Stated goal
The listing below should be written out exactly; please include all of it.

======

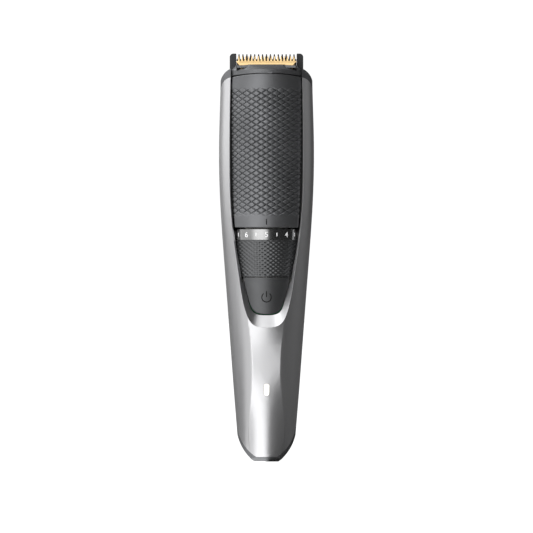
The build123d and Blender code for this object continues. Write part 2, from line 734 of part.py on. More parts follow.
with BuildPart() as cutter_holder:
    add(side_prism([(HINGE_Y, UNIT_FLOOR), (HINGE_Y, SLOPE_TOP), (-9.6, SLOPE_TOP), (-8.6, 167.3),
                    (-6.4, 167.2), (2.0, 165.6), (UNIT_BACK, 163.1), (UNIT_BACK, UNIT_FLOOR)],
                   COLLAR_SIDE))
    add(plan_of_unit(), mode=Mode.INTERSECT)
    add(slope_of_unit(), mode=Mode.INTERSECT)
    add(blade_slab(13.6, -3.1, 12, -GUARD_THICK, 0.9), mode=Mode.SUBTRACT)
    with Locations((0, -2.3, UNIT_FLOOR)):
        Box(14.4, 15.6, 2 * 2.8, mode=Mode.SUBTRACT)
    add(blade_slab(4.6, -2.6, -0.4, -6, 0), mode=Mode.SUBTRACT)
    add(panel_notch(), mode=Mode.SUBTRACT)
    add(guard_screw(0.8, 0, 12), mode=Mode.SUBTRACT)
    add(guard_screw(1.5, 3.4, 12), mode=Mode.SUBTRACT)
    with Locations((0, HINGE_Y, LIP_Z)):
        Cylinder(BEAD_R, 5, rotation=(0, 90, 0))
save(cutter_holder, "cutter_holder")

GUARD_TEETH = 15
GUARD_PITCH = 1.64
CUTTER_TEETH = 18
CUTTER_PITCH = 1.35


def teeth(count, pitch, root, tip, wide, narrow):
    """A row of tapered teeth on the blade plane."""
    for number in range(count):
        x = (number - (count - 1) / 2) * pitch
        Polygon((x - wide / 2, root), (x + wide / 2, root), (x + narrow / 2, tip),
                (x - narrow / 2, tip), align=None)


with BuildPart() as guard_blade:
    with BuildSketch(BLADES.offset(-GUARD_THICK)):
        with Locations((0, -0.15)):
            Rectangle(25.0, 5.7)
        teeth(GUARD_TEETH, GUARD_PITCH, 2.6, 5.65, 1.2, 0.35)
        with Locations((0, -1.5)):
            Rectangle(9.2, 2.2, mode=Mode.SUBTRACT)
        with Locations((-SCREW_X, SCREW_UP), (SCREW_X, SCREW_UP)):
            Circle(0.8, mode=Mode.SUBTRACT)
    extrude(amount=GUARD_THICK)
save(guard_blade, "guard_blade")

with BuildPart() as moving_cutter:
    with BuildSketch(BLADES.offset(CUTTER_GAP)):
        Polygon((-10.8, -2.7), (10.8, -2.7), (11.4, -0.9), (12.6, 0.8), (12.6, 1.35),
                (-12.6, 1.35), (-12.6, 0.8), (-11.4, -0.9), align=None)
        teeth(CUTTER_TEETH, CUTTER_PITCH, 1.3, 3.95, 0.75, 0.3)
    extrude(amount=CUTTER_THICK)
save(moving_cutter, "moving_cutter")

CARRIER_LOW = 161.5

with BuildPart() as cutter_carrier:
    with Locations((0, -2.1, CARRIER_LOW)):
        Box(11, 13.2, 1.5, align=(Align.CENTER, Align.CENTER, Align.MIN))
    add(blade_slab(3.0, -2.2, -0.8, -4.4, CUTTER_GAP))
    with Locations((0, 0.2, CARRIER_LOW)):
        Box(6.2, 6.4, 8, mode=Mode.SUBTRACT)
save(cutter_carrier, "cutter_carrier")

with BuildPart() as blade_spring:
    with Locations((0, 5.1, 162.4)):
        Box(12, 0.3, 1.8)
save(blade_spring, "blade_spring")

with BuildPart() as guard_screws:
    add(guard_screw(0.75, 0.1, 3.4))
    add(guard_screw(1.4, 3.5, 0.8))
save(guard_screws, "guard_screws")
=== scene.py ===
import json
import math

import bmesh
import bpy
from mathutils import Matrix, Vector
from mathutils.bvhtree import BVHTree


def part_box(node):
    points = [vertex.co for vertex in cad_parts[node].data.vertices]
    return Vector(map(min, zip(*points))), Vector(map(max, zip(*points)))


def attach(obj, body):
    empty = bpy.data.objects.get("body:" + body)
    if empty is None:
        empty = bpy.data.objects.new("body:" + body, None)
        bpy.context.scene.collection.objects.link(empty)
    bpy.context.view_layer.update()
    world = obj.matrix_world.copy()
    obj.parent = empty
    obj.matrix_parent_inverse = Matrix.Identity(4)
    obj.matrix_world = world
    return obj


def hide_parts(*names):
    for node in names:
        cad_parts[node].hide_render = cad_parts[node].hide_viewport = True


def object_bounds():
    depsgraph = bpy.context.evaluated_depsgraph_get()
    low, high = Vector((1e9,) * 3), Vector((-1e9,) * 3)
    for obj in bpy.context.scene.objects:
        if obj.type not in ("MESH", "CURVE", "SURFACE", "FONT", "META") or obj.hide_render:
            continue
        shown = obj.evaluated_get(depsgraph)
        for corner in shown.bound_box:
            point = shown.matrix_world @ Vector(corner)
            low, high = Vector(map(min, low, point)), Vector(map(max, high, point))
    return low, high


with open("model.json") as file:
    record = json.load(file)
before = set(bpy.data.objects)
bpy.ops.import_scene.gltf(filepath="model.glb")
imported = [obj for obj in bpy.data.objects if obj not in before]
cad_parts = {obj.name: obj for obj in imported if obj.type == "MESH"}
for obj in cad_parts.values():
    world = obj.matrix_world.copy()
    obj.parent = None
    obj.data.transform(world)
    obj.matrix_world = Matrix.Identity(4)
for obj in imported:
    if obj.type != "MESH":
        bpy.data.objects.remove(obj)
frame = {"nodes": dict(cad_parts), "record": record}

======

The solution
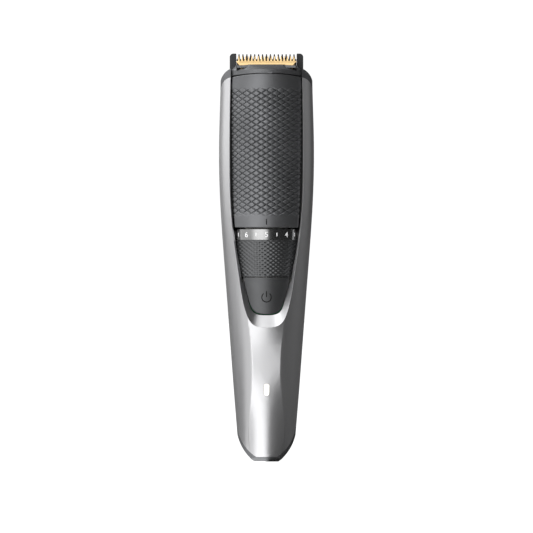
The build123d and Blender code for this object continues. Write part 2, from line 734 of part.py on. More parts follow.
with BuildPart() as cutter_holder:
    add(side_prism([(HINGE_Y, UNIT_FLOOR), (HINGE_Y, SLOPE_TOP), (-9.6, SLOPE_TOP), (-8.6, 167.3),
                    (-6.4, 167.2), (2.0, 165.6), (UNIT_BACK, 163.1), (UNIT_BACK, UNIT_FLOOR)],
                   COLLAR_SIDE))
    add(plan_of_unit(), mode=Mode.INTERSECT)
    add(slope_of_unit(), mode=Mode.INTERSECT)
    add(blade_slab(13.6, -3.1, 12, -GUARD_THICK, 0.9), mode=Mode.SUBTRACT)
    with Locations((0, -2.3, UNIT_FLOOR)):
        Box(14.4, 15.6, 2 * 2.8, mode=Mode.SUBTRACT)
    add(blade_slab(4.6, -2.6, -0.4, -6, 0), mode=Mode.SUBTRACT)
    add(panel_notch(), mode=Mode.SUBTRACT)
    add(guard_screw(0.8, 0, 12), mode=Mode.SUBTRACT)
    add(guard_screw(1.5, 3.4, 12), mode=Mode.SUBTRACT)
    with Locations((0, HINGE_Y, LIP_Z)):
        Cylinder(BEAD_R, 5, rotation=(0, 90, 0))
save(cutter_holder, "cutter_holder")

GUARD_TEETH = 15
GUARD_PITCH = 1.64
CUTTER_TEETH = 18
CUTTER_PITCH = 1.35


def teeth(count, pitch, root, tip, wide, narrow):
    """A row of tapered teeth on the blade plane."""
    for number in range(count):
        x = (number - (count - 1) / 2) * pitch
        Polygon((x - wide / 2, root), (x + wide / 2, root), (x + narrow / 2, tip),
                (x - narrow / 2, tip), align=None)


with BuildPart() as guard_blade:
    with BuildSketch(BLADES.offset(-GUARD_THICK)):
        with Locations((0, -0.15)):
            Rectangle(25.0, 5.7)
        teeth(GUARD_TEETH, GUARD_PITCH, 2.6, 5.65, 1.2, 0.35)
        with Locations((0, -1.5)):
            Rectangle(9.2, 2.2, mode=Mode.SUBTRACT)
        with Locations((-SCREW_X, SCREW_UP), (SCREW_X, SCREW_UP)):
            Circle(0.8, mode=Mode.SUBTRACT)
    extrude(amount=GUARD_THICK)
save(guard_blade, "guard_blade")

with BuildPart() as moving_cutter:
    with BuildSketch(BLADES.offset(CUTTER_GAP)):
        Polygon((-10.8, -2.7), (10.8, -2.7), (11.4, -0.9), (12.6, 0.8), (12.6, 1.35),
                (-12.6, 1.35), (-12.6, 0.8), (-11.4, -0.9), align=None)
        teeth(CUTTER_TEETH, CUTTER_PITCH, 1.3, 3.95, 0.75, 0.3)
    extrude(amount=CUTTER_THICK)
save(moving_cutter, "moving_cutter")

CARRIER_LOW = 161.5

with BuildPart() as cutter_carrier:
    with Locations((0, -2.1, CARRIER_LOW)):
        Box(11, 13.2, 1.5, align=(Align.CENTER, Align.CENTER, Align.MIN))
    add(blade_slab(3.0, -2.2, -0.8, -4.4, CUTTER_GAP))
    with Locations((0, 0.2, CARRIER_LOW)):
        Box(6.2, 6.4, 8, mode=Mode.SUBTRACT)
save(cutter_carrier, "cutter_carrier")

with BuildPart() as blade_spring:
    with Locations((0, 5.1, 162.4)):
        Box(12, 0.3, 1.8)
save(blade_spring, "blade_spring")

with BuildPart() as guard_screws:
    add(guard_screw(0.75, 0.1, 3.4))
    add(guard_screw(1.4, 3.5, 0.8))
save(guard_screws, "guard_screws")
=== scene.py ===
import json
import math

import bmesh
import bpy
from mathutils import Matrix, Vector
from mathutils.bvhtree import BVHTree


def part_box(node):
    points = [vertex.co for vertex in cad_parts[node].data.vertices]
    return Vector(map(min, zip(*points))), Vector(map(max, zip(*points)))


def attach(obj, body):
    empty = bpy.data.objects.get("body:" + body)
    if empty is None:
        empty = bpy.data.objects.new("body:" + body, None)
        bpy.context.scene.collection.objects.link(empty)
    bpy.context.view_layer.update()
    world = obj.matrix_world.copy()
    obj.parent = empty
    obj.matrix_parent_inverse = Matrix.Identity(4)
    obj.matrix_world = world
    return obj


def hide_parts(*names):
    for node in names:
        cad_parts[node].hide_render = cad_parts[node].hide_viewport = True


def object_bounds():
    depsgraph = bpy.context.evaluated_depsgraph_get()
    low, high = Vector((1e9,) * 3), Vector((-1e9,) * 3)
    for obj in bpy.context.scene.objects:
        if obj.type not in ("MESH", "CURVE", "SURFACE", "FONT", "META") or obj.hide_render:
            continue
        shown = obj.evaluated_get(depsgraph)
        for corner in shown.bound_box:
            point = shown.matrix_world @ Vector(corner)
            low, high = Vector(map(min, low, point)), Vector(map(max, high, point))
    return low, high


with open("model.json") as file:
    record = json.load(file)
before = set(bpy.data.objects)
bpy.ops.import_scene.gltf(filepath="model.glb")
imported = [obj for obj in bpy.data.objects if obj not in before]
cad_parts = {obj.name: obj for obj in imported if obj.type == "MESH"}
for obj in cad_parts.values():
    world = obj.matrix_world.copy()
    obj.parent = None
    obj.data.transform(world)
    obj.matrix_world = Matrix.Identity(4)
for obj in imported:
    if obj.type != "MESH":
        bpy.data.objects.remove(obj)
frame = {"nodes": dict(cad_parts), "record": record}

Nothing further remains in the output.